To which, I can only add as a side note to the Democratic Party: Enjoy, he's all yours.
Which leads me to my next point: As a fan of Kemp, I'm always on the lookout for someone like him.
On TV, I see Joe the Plumber, a pretty average guy who seems decent — except, gays freak him out.
And there's that Jonathan Krohn tyke everywhere — reciting the conservative party line better than most white-haired weenies crawling around the Capitol. He's smart, but he weirds me out. Maybe because at 13, he's already taller than me. Or maybe because he just comes off as a novelty act, like a hairless cat reciting the alphabet.
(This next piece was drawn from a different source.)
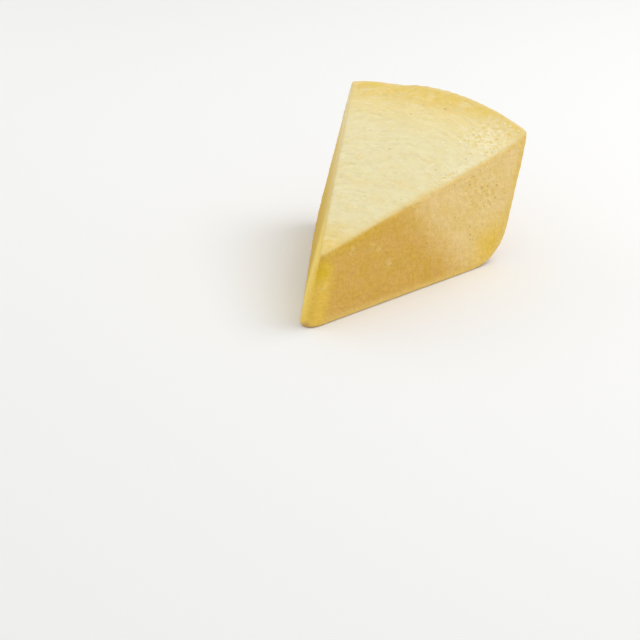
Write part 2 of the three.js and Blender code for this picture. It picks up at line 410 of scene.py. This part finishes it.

Which is why I bring up these guys up, not because I hate them, but because I despise novelty. The left was always the three-ring freak show — its microcosm, the Huffington Post, reflected this with kids writing blogs, next to the incompetent bomber, the conspiracy freak and the bearded lady poet. Sometimes it was all the same person.
Now, I'm not saying that the plumber or the paperboy don't belong in the conservative movement. They just shouldn't be in front of it. We'll find our leaders or soon they'll find us. But it's not going to be a guy whose middle name is an article or a boy still sleeping in a twin bed. We don't, in fact, need anyone who "plays a role." What's needed is someone, like Kemp, who was both real and smart and not a cartoon.
Unless, of course, it's a unicorn. Then I take back everything I just said.